Though the above observation was made in the context of the words 'adequate consideration' under Section 4(1) of the Gift-tax Act, 1958 ('the 1958 Act') the interpretation should exactly apply for the Act as well since the Act also does not give any specific power to the ITO to reckon the 'market' value of asset on the date of transfer as the basis for measuring adequacy. The Madras High Court in Indo Traders & Agencies (Madras) (P.) Ltd.'s case (supra) has held that only a consideration that shocks the conscience of the Court will be considered inadequate in the following words: The considerations which weighed with the Courts in examining the adequacy of the consideration in respect of the sale by a minor or in respect of a relief for specific performance would also apply in the examination of a transaction under Section 4(1)(a). Unless the price was such as to shock the conscience of the Court that it cannot be the reasonable consideration at all, it would not be possible to hold that the transaction is otherwise than for adequate consideration. In fact, in the Full Bench judgment of the Patna High Court, it is mentioned by Chief Justice Harries, that the adequacy of consideration is a matter for the parties. (See  9 ITR 137, 148). The judgment of the Patna High Court has been approved by the Supreme Court in a later decision--Tulsidas Kilachand v. CIT  42 ITR 1 (sic). Of course it is not enough if a transfer is for 'good consideration'. It should also be for adequate consideration.
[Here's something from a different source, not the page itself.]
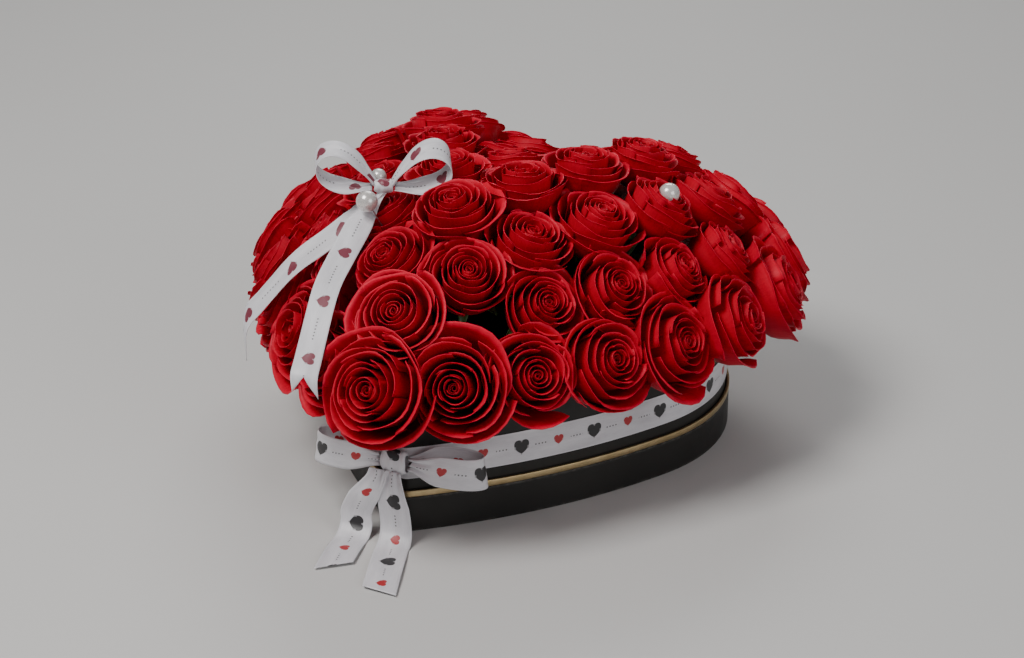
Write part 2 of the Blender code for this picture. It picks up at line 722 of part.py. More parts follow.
def make_top_bow(roses, owner, satin, pearly):
    """The bow stands on the rose nearest to its place, and its two pins go into that rose."""
    rose = roses.nearest(TOP_BOW_PLACE)
    frame = roses.frame(rose, towards=TOP_BOW_RIGHT)
    width, depth, height = TOP_KNOT
    crown = HEAD_CROWN * roses.radii[rose]
    knot_height = crown + TOP_KNOT_ABOVE_ROSE + height / 2
    place = frame @ Vector((TOP_KNOT_ASIDE, 0.0, knot_height))
    right = Vector(TOP_BOW_RIGHT).normalized()
    halfway = Vector(roses.axes[rose]) + Vector((0.0, 0.0, 1.0))
    middle = axis_frame(place, halfway - right * halfway.dot(right), TOP_BOW_RIGHT)
    knot("top_bow_knot", middle, TOP_KNOT, satin)
    for name, turn in (("left", math.pi), ("right", 0.0)):
        away = Matrix.Rotation(turn, 4, "Z") @ Matrix.Translation((width / 2 - 0.001, 0.0, 0.0))
        start = middle @ away @ Matrix.Rotation(-TOP_LOOP_RISE, 4, "Y")
        loop_width = TOP_RIBBON_WIDTH * TOP_LOOP_NARROWING
        bow_loop(f"top_bow_loop_{name}", start, TOP_LOOP_LENGTH, TOP_LOOP_HEIGHT, loop_width, satin)
    start = middle.translation
    make_top_tail("front", start, TOP_FRONT_TAIL_END, TOP_FRONT_TAIL_DROP, satin)
    make_top_tail("left", start, TOP_SIDE_TAIL_END, TOP_SIDE_TAIL_DROP, satin)
    node = owner[rose]
    pins = (("large_pearl_pin", LARGE_PEARL, LARGE_PEARL_ASIDE, -1), ("small_pearl_pin", SMALL_PEARL, SMALL_PEARL_ASIDE, 1))
    for name, pearl, aside, side in pins:
        clear = side * (loop_width / 2 + pearl / 2 + PEARL_TO_LOOP)
        offset = (TOP_KNOT_ASIDE + aside, clear, knot_height + PEARL_ABOVE_KNOT)
        make_pin(name, frame, offset, pearl, node, pearly)


def make_lone_pearl(roses, owner, pearly):
    rose = roses.nearest(LONE_PEARL_PLACE)
    x, y, above = LONE_PEARL_OFFSET
    offset = (x, y, HEAD_CROWN * roses.radii[rose] + above)
    make_pin("lone_pearl_pin", roses.frame(rose), offset, LARGE_PEARL, owner[rose], pearly)


def main():
    clear_scene()
    card = material("black card", (0.014, 0.013, 0.012), 0.6)
    gold = material("gold foil", (0.50, 0.36, 0.16), 0.35, 0.9)
    satin = material("white satin", (0.72, 0.70, 0.74), 0.4)
    liner = material("clear liner", (0.55, 0.58, 0.60), 0.3)
    green = material("wet foam", (0.06, 0.14, 0.06), 0.9)
    petals = material("red petals", (0.45, 0.004, 0.010), 0.5)
    pearly = material("pearl", (0.80, 0.78, 0.74), 0.15)
    make_lid(card, gold)
    make_box(card)
    make_box_ribbon(satin)
    foam = make_filling(liner, green)
    roses = Roses()
    owner = make_roses(roses, petals)
    bore_foam(foam, roses)
    make_top_bow(roses, owner, satin, pearly)
    make_lone_pearl(roses, owner, pearly)


main()
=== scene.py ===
"""Looks of the heart-shaped flower box: smooth card box and lid, satin ribbons, pearls and full red roses."""

import math

import bpy
import numpy as np
from mathutils import Matrix, Vector


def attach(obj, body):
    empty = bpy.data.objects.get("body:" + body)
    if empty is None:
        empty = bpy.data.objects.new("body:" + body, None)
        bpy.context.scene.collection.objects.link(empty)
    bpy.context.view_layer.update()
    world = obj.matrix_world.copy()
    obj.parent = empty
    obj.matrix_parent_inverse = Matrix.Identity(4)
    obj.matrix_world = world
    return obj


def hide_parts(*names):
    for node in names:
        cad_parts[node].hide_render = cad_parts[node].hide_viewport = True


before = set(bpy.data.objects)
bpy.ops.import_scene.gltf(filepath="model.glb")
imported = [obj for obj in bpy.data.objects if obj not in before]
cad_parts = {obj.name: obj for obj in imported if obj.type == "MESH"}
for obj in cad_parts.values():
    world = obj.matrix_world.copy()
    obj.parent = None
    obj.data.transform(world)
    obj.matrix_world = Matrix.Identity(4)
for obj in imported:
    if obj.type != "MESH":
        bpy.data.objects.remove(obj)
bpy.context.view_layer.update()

# ---- the part's own sizes, in metres ----

HEART_WIDTH = 0.325
HEART_LENGTH = 0.3416
SHOULDER_RADIUS = 0.137
SHOULDER_START = math.radians(-29)
SHOULDER_END = math.radians(35)
POINT_RADIUS = 0.010
NOTCH_RADIUS = 0.0015
LID_HEIGHT = 0.033
CARD = 0.002
GOLD_HEIGHT = 0.005
GAP = 0.0003
BOX_HEIGHT = 0.0957
BOX_OUTSIDE = CARD + 0.0008
BOX_INSIDE = BOX_OUTSIDE + CARD
TRAY_OUTSIDE = BOX_INSIDE + 0.0006
TRAY_INSIDE = TRAY_OUTSIDE + 0.0008
FOAM_OUTSIDE = TRAY_INSIDE + 0.0006
BOX_BOTTOM = CARD + GAP
BOX_RIM = BOX_BOTTOM + BOX_HEIGHT
TRAY_BOTTOM = BOX_BOTTOM + CARD + GAP
FOAM_EDGE_BELOW_RIM = 0.006
FOAM_RISE = 0.062
FOAM_RUN = 0.120
ROSE_PITCH = 0.060
ROSE_GRID = 0.050
ROSE_HEAD_DIAMETER = 0.057
ROSE_GAP = 0.0015
ROSE_OVERHANG = 0.036
ROSE_EDGE_ABOVE_RIM = 0.031
ROSE_RISE = 0.100
ROSE_RUN = 0.166
ROSE_EDGE_TILT = math.radians(27)
ROSE_UPRIGHT_DEPTH = 0.100
ROSE_CORE_SCALE = 0.25
EDGE_NODES = 21
INNER_NODES = 18
SETTLE_ROUNDS = 300
SETTLE_JITTER = 0.001
SETTLE_PUSH = 0.4
NEIGHBOUR_REACH = ROSE_PITCH * 1.25
STEM_RADIUS = 0.0024
STEM_GRIP = 0.012
HEAD_CROWN = 0.40
BOX_RIBBON_WIDTH = 0.025
RIBBON_BOTTOM = LID_HEIGHT + 0.009
RIBBON_MIDDLE = RIBBON_BOTTOM + BOX_RIBBON_WIDTH / 2
RIBBON_THICKNESS = 0.0006
BOX_KNOT = (0.020, 0.012, 0.022)
BOX_KNOT_PLACE = (-0.003, 0.004)
BOX_LOOP_LENGTH = 0.058
BOX_LOOP_DEPTH = 0.020
TOP_BOW_PLACE = (-0.062, -0.070)
TOP_BOW_RIGHT = (0.914, 0.404, 0.0)
TOP_RIBBON_WIDTH = 0.020
TOP_KNOT = (0.014, 0.012, 0.012)
TOP_KNOT_ABOVE_ROSE = 0.009
TOP_KNOT_ASIDE = 0.008
LOOP_IN_KNOT = 0.001
TOP_LOOP_LENGTH = 0.048
TOP_LOOP_HEIGHT = 0.028
TOP_LOOP_RISE = math.radians(29)
TOP_TAIL_LIFT = 0.0185
TOP_TAIL_EDGE_LIFT = 0.009
LARGE_PEARL = 0.016
SMALL_PEARL = 0.012
LONE_PEARL_PLACE = (0.123, 0.047)
PIN_RADIUS = 0.0006
PIN_LENGTH = 0.030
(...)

Adequate consideration is not necessarily what is ultimately determined by someone else as market value."Ku. Sonia Bhatia v. State of U.P. AIR 1981 SC 1274, dealing with a gift hit by the U.P. Imposition of Ceiling on Land Holdings Act, 1961, had dealt with the meaning assigned to the words 'consideration', 'adequate consideration', etc., under the Transfer of Property Act, 1882, and the Indian Contract Act, 1872. It quoted with approval the definition of 'consideration' in Black's Law Dictionary which defines 'consideration' as under: Consideration is not to be confounded with motive, consideration means something which is of value in the eye of the law, moving from the plaintiff, either of benefit to the plaintiff or of detriment to the defendant.
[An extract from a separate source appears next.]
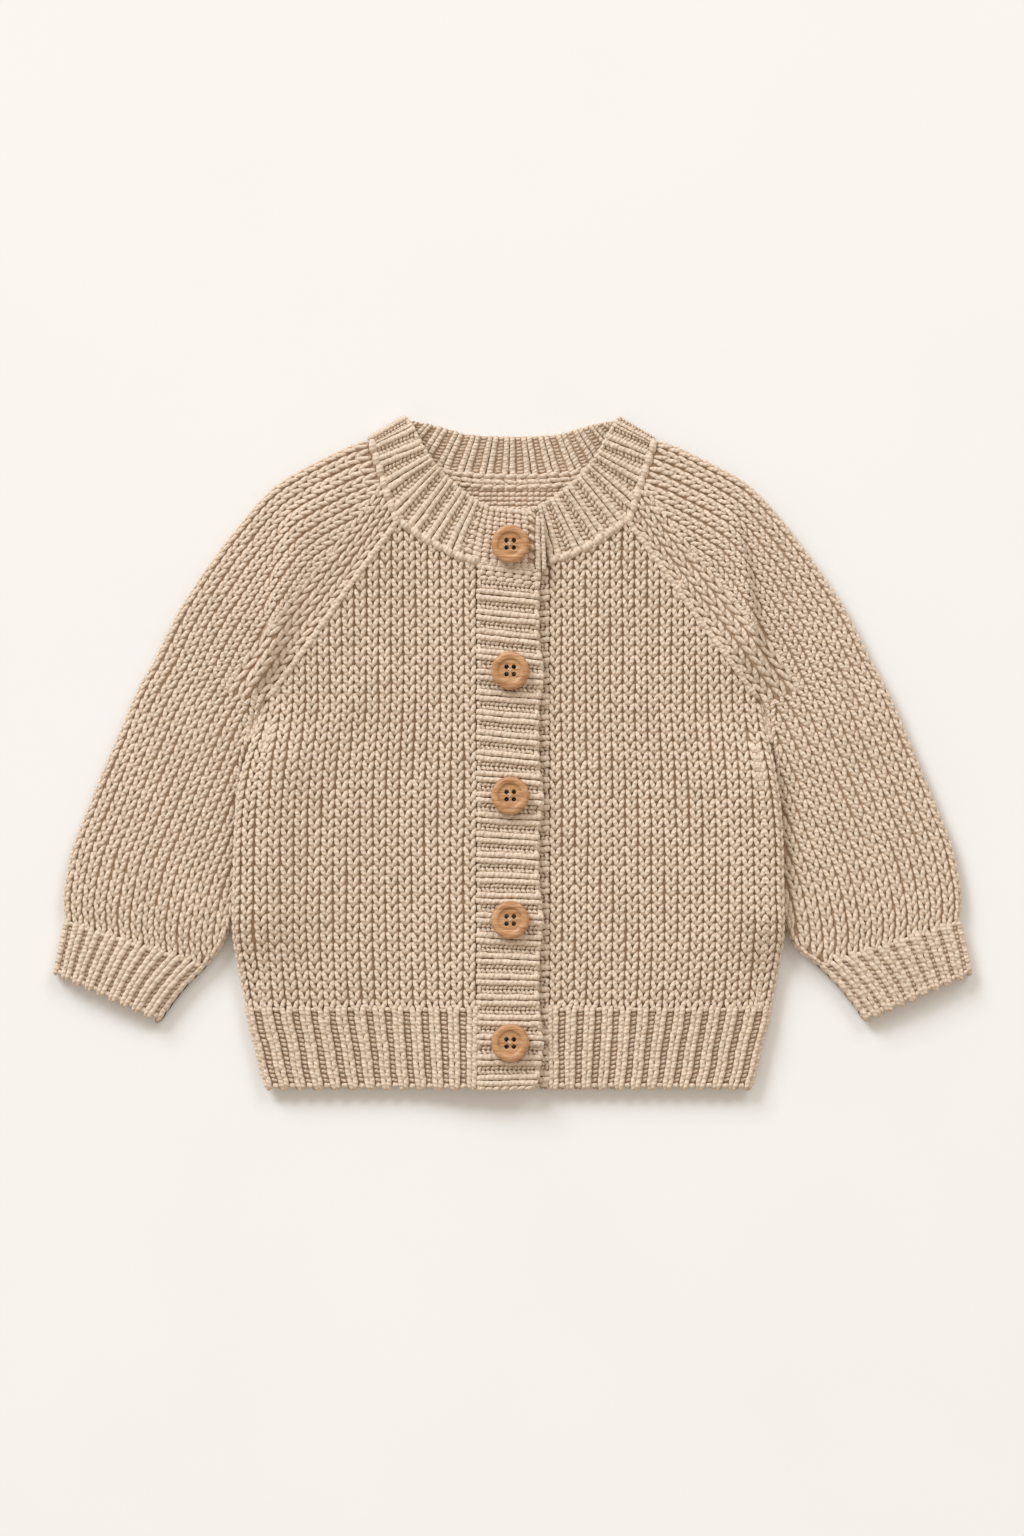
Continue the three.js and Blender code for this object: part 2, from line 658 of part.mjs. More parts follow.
// Points along the band between two neighbouring stations, at an even spacing.
function neckColumns() {
  const stations = neckStations();
  const middle = (station) => station.seam.clone().lerp(station.free, 0.5);
  const columns = [];
  let travelled = 0;
  stations.forEach((station, i) => {
    if (station.layer === 'fold') {
      for (const turn of evenSteps(0, Math.PI, neckFoldSteps)) {
        const forwards = station.side < 0 ? turn : Math.PI - turn;
        columns.push({ ...station, turn: forwards, travelled });
        travelled += (neckFoldRadius * Math.PI) / neckFoldSteps;
      }
      return;
    }
    columns.push({ ...station, travelled });
    const next = stations[i + 1];
    if (!next) {
      return;
    }
    const gap = middle(station).distanceTo(middle(next));
    const pieces = Math.max(1, Math.round((gap * samplesPerRib) / neckRibPitch));
    for (let k = 1; k < pieces && next.layer !== 'fold'; k += 1) {
      columns.push({
        ...station,
        seam: station.seam.clone().lerp(next.seam, k / pieces),
        free: station.free.clone().lerp(next.free, k / pieces),
        lift: THREE.MathUtils.lerp(station.lift, next.lift, k / pieces),
        travelled: travelled + (gap * k) / pieces,
      });
    }
    travelled += gap;
  });
  return columns;
}

function neckPoint(column, across, depth) {
  const inset = seamGap / column.seam.distanceTo(column.free);
  const place = column.seam.clone().lerp(column.free, inset + (1 - inset) * across);
  if (column.layer === 'back') {
    return [place.x, place.y, depth];
  }
  if (column.layer === 'fold') {
    const line = column.free.clone().sub(column.seam).normalize();
    const outward = new THREE.Vector2(column.side * line.y, -column.side * line.x);
    const centre = place.addScaledVector(outward, -neckFoldRadius);
    const reach = (neckFoldRadius - depth) * Math.sin(column.turn);
    centre.addScaledVector(outward, reach);
    return [centre.x, centre.y, neckFoldRadius + (neckFoldRadius - depth) * Math.cos(column.turn)];
  }
  const level = frontSurface(column.side, column.seam.x, column.seam.y) + column.lift * across;
  return [place.x, place.y, level - depth];
}

// Ribs stand on whichever face lies upwards, and change over round the shoulder folds.
function neckband() {
  const upward = (column) => ({ front: 1, back: -1, fold: Math.cos(column.turn) })[column.layer];
  const rib = (column) => ribRaise * ribProfile(column.travelled / neckRibPitch);
  const sink = (column) => ribSink * Math.max(0, upward(column));
  return wallGeometry({
    columns: neckColumns(),
    rows: [0, castOffShare, 1 - castOffShare, 1],
    point: neckPoint,
    outside: (column) => sink(column) - rib(column) * Math.max(0, upward(column)),
    inside: (column) => sink(column) + ribWall + rib(column) * Math.max(0, -upward(column)),
  });
}

// A turned button with a rounded rim, a dished face and four sewing holes.
function buttonGeometry() {
  const { radius, thickness, rim, dish, dishRadius, dishSlope } = button;
  const profile = [
    [0, 0],
    [radius - rim, 0],
    [radius - rim * 0.3, rim * 0.3],
    [radius, thickness * 0.5],
    [radius - rim * 0.35, thickness - rim * 0.35],
    [radius - rim, thickness],
    [dishRadius, thickness],
    [dishRadius - dishSlope, thickness - dish],
    [0, thickness - dish],
  ].map(([x, y]) => new THREE.Vector2(x, y));
  const turned = new THREE.LatheGeometry(profile, buttonSegments);
  turned.rotateX(Math.PI / 2);
  let body = toManifold(turned);
  for (const angle of evenSteps(Math.PI / 4, (7 * Math.PI) / 4, 3)) {
    const { radius: bore, sides } = buttonHole;
    const hole = new THREE.CylinderGeometry(bore, bore, 3 * thickness, sides);
    hole.rotateX(Math.PI / 2);
    const reach = buttonHole.offset * Math.SQRT2;
    hole.translate(reach * Math.cos(angle), reach * Math.sin(angle), 0);
    body = body.subtract(toManifold(hole));
  }
  const mesh = body.getMesh();
  return solidGeometry(Array.from(mesh.vertProperties), Array.from(mesh.triVerts));
}

function toManifold(geometry) {
  const plain = geometry.clone();
  plain.deleteAttribute('normal');
  plain.deleteAttribute('uv');
  const closed = solidGeometry(plain.getAttribute('position').array, Array.from(plain.getIndex().array));
  return new wasm.Manifold(new wasm.Mesh({
    numProp: 3,
    vertProperties: new Float32Array(closed.getAttribute('position').array),
    triVerts: new Uint32Array(closed.getIndex().array),
  }));
}

const cardigan = new THREE.Group();

cardigan.add(namedMesh('back_panel', backPanel(), knitColour, 0.9));
cardigan.add(namedMesh('front_right', frontPanel(-1), knitColour, 0.9));
cardigan.add(namedMesh('front_left', frontPanel(1), knitColour, 0.9));
cardigan.add(namedMesh('sleeve_right', sleeve(-1), knitColour, 0.9));
cardigan.add(namedMesh('sleeve_left', sleeve(1), knitColour, 0.9));
cardigan.add(namedMesh('hem_rib_back', backHem(), ribColour, 0.9));
cardigan.add(namedMesh('hem_rib_front_right', frontHem(-1), ribColour, 0.9));
cardigan.add(namedMesh('hem_rib_front_left', frontHem(1), ribColour, 0.9));
cardigan.add(namedMesh('cuff_right', cuff(-1), ribColour, 0.9));
cardigan.add(namedMesh('cuff_left', cuff(1), ribColour, 0.9));
cardigan.add(namedMesh('neckband', neckband(), ribColour, 0.9));
cardigan.add(namedMesh('buttonhole_band', buttonholeBand(), ribColour, 0.9));
cardigan.add(namedMesh('button_band', buttonBand(), ribColour, 0.9));

const bandSurface = frontTop + bandRise.height - ribSink + ribRaise;
const buttonShape = buttonGeometry();
buttonHeights.forEach((height, i) => {
  const mesh = namedMesh(`button_${i + 1}`, buttonShape.clone(), buttonColour, 0.45);
  mesh.position.set(buttonX, height, bandSurface + seamGap);
  cardigan.add(mesh);
});

export default cardigan;
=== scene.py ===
"""A hand-knitted baby cardigan, buttoned and laid flat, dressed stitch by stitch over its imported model.

Each knitted piece is a thin base cloth with grains of yarn on it. A grain is one leg of a stitch.
All shapes are worked out in millimetres and turned to metres when a mesh is made.
"Right" and "left" are the wearer's, so the right front lies at negative X.
"""

import logging
import math
from dataclasses import dataclass, field, replace
from enum import Enum
from typing import Callable, Sequence

import bmesh
import bpy
import numpy as np
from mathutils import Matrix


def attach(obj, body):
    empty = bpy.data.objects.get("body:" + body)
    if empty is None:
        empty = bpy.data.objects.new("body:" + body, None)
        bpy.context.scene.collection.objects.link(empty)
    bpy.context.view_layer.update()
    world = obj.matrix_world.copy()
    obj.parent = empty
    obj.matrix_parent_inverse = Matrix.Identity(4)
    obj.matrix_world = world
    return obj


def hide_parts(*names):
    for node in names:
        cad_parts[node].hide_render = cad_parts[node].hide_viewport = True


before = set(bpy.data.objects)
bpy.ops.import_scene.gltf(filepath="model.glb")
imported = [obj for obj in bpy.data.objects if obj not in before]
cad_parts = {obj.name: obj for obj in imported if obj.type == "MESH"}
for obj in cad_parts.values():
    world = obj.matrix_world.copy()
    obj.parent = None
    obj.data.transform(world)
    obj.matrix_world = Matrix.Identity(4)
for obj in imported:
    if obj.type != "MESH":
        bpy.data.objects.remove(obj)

log = logging.getLogger("cardigan")

MM = 0.001
BODY = "root"

Array = np.ndarray
Place = Callable[[Array, Array, Array], tuple[Array, Array, Array]]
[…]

The word 'adequate', it was noticed, was defined in Webster's Dictionary as 'legally sufficient' such as is lawfully and reasonably sufficient. A definition of the phrase 'adequate consideration' in Words and Phrases (Permanent edition, vol. 2) as noticed by the Supreme Court was as under: 'Fair consideration in money or money's worth' is consideration which under all circumstances is 'honest reasonable, and free from suspicion', whether or not strictly 'adequate' or 'full'.
The Supreme Court emphasized the words 'adequate' and 'full' in the above definition. After review of various definitions, it summed up the position as under: From a consepectus, therefore, of the definitions contained in the dictionaries and the books regarding a gift or an adequate consideration, the inescapable conclusion that follows is that 'consideration' means a reasonable equivalent or other valuable benefit passed on by the promisor to the promisee or by the transferor to the transferee, similarly, when the word 'consideration' is qualified by the word 'adequate', it makes consideration stronger so as to make it sufficient and valuable having regard to the facts, circumstances and necessities of the case. It has also been seen from the discussions of the various authorities mentioned above that a gift is undoubtedly a transfer which does not contain any element of consideration in any shape or form. In fact, where there is any equivalent or benefit measured in terms of money in respect of a gift the transaction ceases to be a gift and assumes a different colour. It has been rightly pointed out in one of the books referred to above that we should not try to confuse the motive or the purpose of making a gift with the consideration which is the subject-matter of the gift. Love, affection, spiritual benefit and many other factors may enter in the intention of the donor to make a gift but these filial considerations cannot be called or held to be legal considerations as understood by law. It is manifest, therefore, that the passing of monetary consideration is completely foreign to the concept of a gift having regard to the nature, character and the circumstances under which such a transfer takes place ....
Though the above extract from the Supreme Court decision was in relation to a different issue, it is clear that the position of law as noticed by us earlier has its support. Consideration is adequate where it is 'sufficient and valuable having regard to facts'. In the assesssee's case the assessee has transferred his half interest in a property at cost to his wife. Half share in a property is valued at Rs. 25,000. Value of half share does not mean that it will be half of the market value of the building. It is because a stranger would not have paid half the market value of the property for the joint ownership with the assessee's wife. The property is under owner's occupation. The registered instrument itself records relinquishment a few years earlier. Hence, the comparison of market value as on date of registration of relinquishment itself may not be quite correct for inferring reasonableness of price. These factors have not been considered. The inadequacy besides has been inferred on the basis of notional rent which was capitalised. There is no objective criteria with reference to which the inadequacy to the extent that it should shock the conscience of anyone has been established. The ITO has proceeded as though it were open to him to fix the market value in every case of transaction between relations within the meaning of Section 64 and bring the proportionate income attributable to the difference between such market value and the stated consideration to tax under Section 64. This, in our opinion, is an over-simplification not warranted by law. It is because the ITO has to show that the stated consideration to be so low as to shock the conscience of a Court which may direct avoidance of the sale itself; if, for example, it were made by a minor at that price. On the facts and in the circumstances of the assessee's case, we find that there is no scope for application of Section 64 as we are not convinced that the stated consideration is not bonafide or otherwise 'inadequate' so as to justify inference of a segment of gift in this transaction of relinquish-ment/sale of half interest to the co-owner, his wife.
5. In view of the conclusion in the preceding paragraph the cross-objection is allowed. Additional alternative grounds sought to be raised in the cross-objection are not considered as the cross-objection has succeeded. Departmental appeal is dismissed.